DCM Shriram Technical Analysis Support, Resistance & Key Insights Nov 2024

Disclaimer: This analysis is for informational purposes only and should not be considered financial advice. Investing in stocks involves risks, and it's essential to conduct thorough research or consult with a financial advisor before making investment decisions. DCM Shriram Limited's stock, currently trading at 1,153.50, has experienced a notable decline of 15.87% from its 52-week high of 1,371.1, recorded on November 19, 2024. This shows that there is some selling pressure, but the stock remains 38.58% above its 52-week low of 832.4, suggesting that its holding strong above its bottom levels. Over the past few days, we've seen some price fluctuations, including a drop to 1,105.05 and a sharp recovery to 1,160.0, signaling volatility.

From a technical standpoint, the stock is currently experiencing a neutral RSI of 48.71, indicating neither overbought nor oversold conditions. This is supported by the ADX of 27.18, which shows the trend strength is moderate. However, the stocks momentum indicators, like the CCI and Momentum, are suggesting some weakening, with values of -42.42 and -33.65, respectively. This could indicate that the stock might be slowing down in its upward movement.

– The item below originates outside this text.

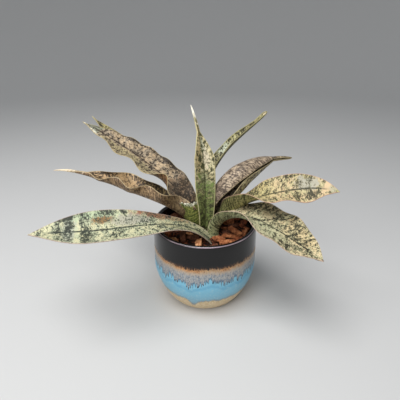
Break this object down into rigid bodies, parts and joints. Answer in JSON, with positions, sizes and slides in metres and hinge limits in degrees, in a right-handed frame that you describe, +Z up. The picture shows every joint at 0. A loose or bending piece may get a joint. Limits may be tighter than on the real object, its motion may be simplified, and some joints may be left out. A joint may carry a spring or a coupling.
{
  "type": "potted snake plant",
  "caption": "Potted snake plant: a spreading rosette of mottled, channelled succulent leaves in bark potting mix, standing in a round dip-glazed ceramic pot.",
  "frame": {"origin": "centre of the pot's underside, where the pot stands", "axes": "+Z up along the pot's axis; -Y towards the front of the pot, the side that the picture shows; +X to the right of that view"},
  "size_m": [0.3034, 0.1961, 0.2249],
  "materials": {
    "glaze": "gloss",
    "mix": "matte",
    "bark": "matte",
    "leaf_centre": "satin",
    "leaf_left_upper": "satin",
    "leaf_right_back": "satin",
    "leaf_right_rolled": "satin",
    "leaf_left_hidden": "satin",
    "leaf_left_middle": "satin",
    "leaf_right_middle": "satin",
    "leaf_stub": "satin",
    "leaf_right_low": "satin",
    "leaf_left_low": "satin"
  },
  "bodies": {
    "root": {"bark_chip_01": "bark", "bark_chip_02": "bark", "bark_chip_03": "bark", "bark_chip_04": "bark", "bark_chip_05": "bark", "bark_chip_06": "bark", "bark_chip_07": "bark", "bark_chip_08": "bark", "bark_chip_09": "bark", "bark_chip_10": "bark", "bark_chip_11": "bark", "bark_chip_12": "bark", "bark_chip_13": "bark", "bark_chip_14": "bark", "bark_chip_15": "bark", "bark_chip_16": "bark", "bark_chip_17": "bark", "bark_chip_18": "bark", "bark_chip_19": "bark", "bark_chip_20": "bark", "bark_chip_21": "bark", "bark_chip_22": "bark", "bark_chip_23": "bark", "bark_chip_24": "bark", "bark_chip_25": "bark", "bark_chip_26": "bark", "bark_chip_27": "bark", "bark_chip_28": "bark", "bark_chip_29": "bark", "bark_chip_30": "bark", "bark_chip_31": "bark", "bark_chip_32": "bark", "bark_chip_33": "bark", "bark_chip_34": "bark", "bark_chip_35": "bark", "bark_chip_36": "bark", "bark_chip_37": "bark", "bark_chip_38": "bark", "bark_chip_39": "bark", "bark_chip_40": "bark", "bark_chip_41": "bark", "bark_chip_42": "bark", "bark_chip_43": "bark", "bark_chip_44": "bark", "bark_chip_45": "bark", "bark_chip_46": "bark", "bark_chip_47": "bark", "bark_chip_48": "bark", "leaf_centre": "leaf_centre", "leaf_left_hidden": "leaf_left_hidden", "leaf_left_low": "leaf_left_low", "leaf_left_middle": "leaf_left_middle", "leaf_left_upper": "leaf_left_upper", "leaf_right_back": "leaf_right_back", "leaf_right_low": "leaf_right_low", "leaf_right_middle": "leaf_right_middle", "leaf_right_rolled": "leaf_right_rolled", "leaf_stub": "leaf_stub", "pot": "glaze", "potting_mix": "mix"}
  },
  "joints": []
}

The MACD remains bullish with a level of 21.47, supporting further potential for upward movement, but theres a cautionary note given that the Stochastic Oscillator indicates oversold conditions, which could trigger a price bounce soon. The Awesome Oscillator shows positive momentum at 31.74, which reinforces the idea of short-term upward pressure.

Traders should keep an eye on the stocks support levels, especially the 1,050-1,100 zone, which is where the stock could see support if the price starts to retreat. The resistance zone lies between 1,160 and 1,200, which could limit further price increases unless broken. If the price manages to break above the resistance zone, the stock could move towards higher levels, possibly around 1,300-1,350, a key zone near its 52-week high.

With high volatility indicated by the ATR, traders should remain cautious of sharp price swings, and consider both the risk of short-term corrections and the potential for breakouts. If the stock shows sustained bullish momentum, it may test the upper resistance levels, but a dip towards support would likely indicate a consolidation phase.